Арест Михайлова произвел большое впечатление, особенно в литературном кружке. Это был первый арест лица, уже имевшего известное общественное положение м популярное имя. Арест Михайлова был, во всяком случае, событием крупным и действием серьезным, возбудившим тревогу и боязнь за его судьбу. Дня через два или три у графа Кушелева собрались почти все петербургские литераторы, чтобы обсудить это дело, посоветоваться и предпринять что-нибудь в пользу Михайлова. Толпа была большая, по крайней мере, человек до ста, совещались в бильярдной и решили подать министру народного просвещения (печать состояла тогда и его ведении) петицию от сословия литераторов, с просьбой принять участие в судьбе Михайлова, и если в действиях его есть что-нибудь несомненно подвергающее его ответственности, то к следствию назначить депутата от литераторов. По крайней мере, в таком виде у меня удержалось в памяти наше решение. Прошение к министру поручено было составить Громеке, который тут же, на бильярде, редактировал его, и редакция была одобрена. Громека был жандармский штаб-офицер, литератор, и отличался энергическим, сильным стилем, но тот самый Громека, о котором Добролюбов сказал, что он:
...с силой адской
Все о полиции писал.
С такой же "силой адской" было составлено и наше прошение.

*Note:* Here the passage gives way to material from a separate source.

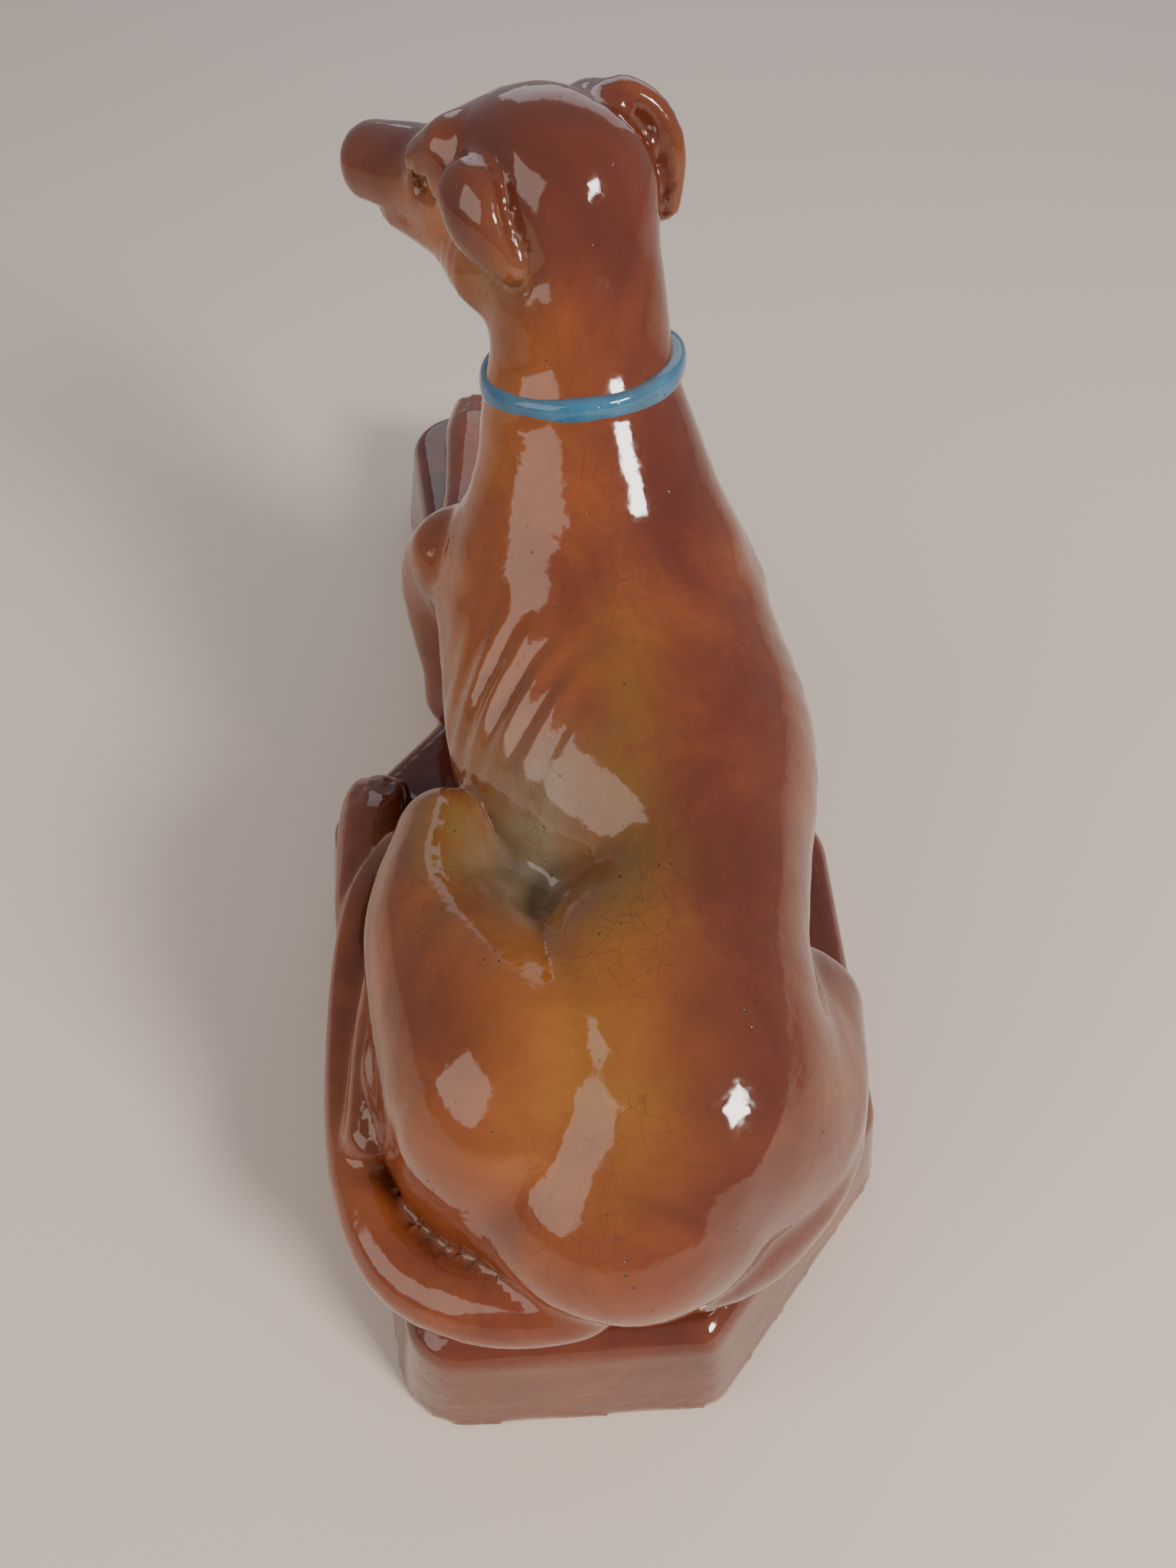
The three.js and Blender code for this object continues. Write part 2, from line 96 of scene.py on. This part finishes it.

Чтобы представить его министру, были выбраны депутатами граф Кушелев, Краевский и Громека. На второй или на третий день депутация отправилась к министру и просила о себе доложить. Путятин, уже достаточно искушенный университетскими историями, попросил к себе в кабинет одного графа Кушелева. Когда Кушелев объяснил, что он не один, а что с ним и другие депутаты, явившиеся от сословия литераторов с просьбой принять участие в судьбе Михайлова, то Путятин ответил, что "сословия" литераторов в России нет, но просьбу принял. Понятно, что для Михайлова полезных последствий она никаких иметь не могла, но зато имела неприятные последствия для депутатов. Государь велел посадить их на одну или две недели (кажется) на гауптвахту, но потом простил.
Через неделю прошел слух, что Михайлов во всем сознался и затем был передан суду сената.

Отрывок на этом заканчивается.